【一陸技】工学A 令和5年1月期第1回 B-1 解説
デジタル通信路におけるC/Nの問題である。こちらの問題は本文をしっかり読んでいけば解ける問題である。
(1)
シャノンの通信路符号化定理
誤りなく伝送できる単位時間当たりの最大の情報量R[bit/s]は、伝送路の帯域幅B[Hz], 平均搬送波電力[W], 雑音電力N[W]を用いて次のように表されることを示した。
\( R[bit/s] = B[Hz]×log_{2}(1+\dfrac{C[W]}{N[W]}) \)
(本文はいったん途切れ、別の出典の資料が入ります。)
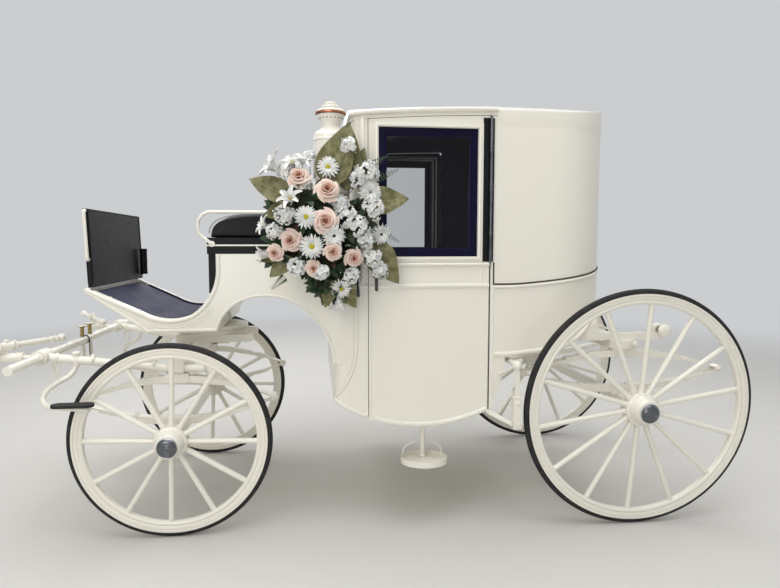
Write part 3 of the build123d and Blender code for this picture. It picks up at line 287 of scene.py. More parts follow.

これは、伝送速度R[bit/s]を一定にした場合、帯域幅W[Hz]とC/Nの間にはトレードオフがあるということを述べている。
(2)
- 受信1bit当たりのエネルギーをEb[J/bit]とする。
- 1[Hz]あたりの雑音電力密度をN0[W/Hz]とする。
- どんな変調方式でも、雑音に対する強さは受信機のEb/N0で決まる。
(3)
- シンボル長をT[s/シンボル]、1シンボル当たりのbit数をn[bit/シンボル]とする。これと(2)で定義したEb[J/bit]用いると、1シンボル期間のエネルギーは、Eb[J/bit] × n[bit/シンボル] = Ebn [J/シンボル](よって[ア]=4)と計算できる。
- また雑音電力N[W]は、1[Hz]あたりの雑音電力密度をN0[W/Hz]と、帯域B[Hz]を用いて、N[W] = N0[W/Hz] × B[Hz] = N0B [W] (よって[イ]=1)と計算できる。
- 搬送波電力C[W]は、一定期間(例えばシンボル期間T[s/シンボル])の搬送波の全エネルギー[J]を時間平均すると求められる。上で、1シンボル期間T[s/シンボル]のエネルギーはEbn [J/シンボル]なので、搬送波電力 C[W] = Ebn [J/シンボル] ÷ T[s/シンボル] = Ebn / T [W] (よって[ウ]=7)と計算できる。
- 上記より、C[W]とN[W]が違う物理量で表現できたので、C/N比を求めてみると、C/N = ( Ebn / T )/(N0B) となり、更にn/Tは1秒当たりの伝送速度、つまりR[bit/s]のことなので、C/N = EbR /N0B (よって[エ]=8)と計算できる。
(4)
(3)で書き換えたC/Nを用いて、(1)のシャノンの通信路符号化定理を書き換えると、以下のようになる。
\( \dfrac{R}{B} = log_{2}(1+\dfrac{E_{b}R}{N_{0}B}) \)
この式中のR/B [bit/s/Hz]は周波数利用効率という。これが大きいということは、帯域をあまり使わず単位時間に多くのデータを伝送できることを意味する。
(5)
(4)のシャノン通信路符号化定理の式をEb /N0(1bit当たりのエネルギー対雑音電力比)について解くと、
\( \dfrac{E_{b}}{N_{0}} = \dfrac{2^{\frac{R}{B}}-1}{\frac{R}{B}} \)
ここで帯域Bを増やしていくと、雑音N∝Bも増加してしまうので、\( \dfrac{E_{b}}{N_{0}} \)は極限値を取ってしまう。その極限値はロピタルの定理を用いて、
\( \lim_{\frac{R}{B} \to 0} \dfrac{2^{\frac{R}{B}}-1}{\frac{R}{B}} = \lim_{\frac{R}{B} \to 0} \dfrac{2^{\frac{R}{B}}log2}{1} \)
= log2 (真数)= 10log10(log2) (dB)= -1.59 ≒ -1.6[dB] (よって[オ]=10)となる。このlog2をシャノンの限界という。すなわち伝送量が少なければ必要なEb /N0も小さくて済むが、伝送量を極限まで少なくしたとしても、Eb /N0は少なくとも-1.6[dB]は必要になってきてしまう、という意味である。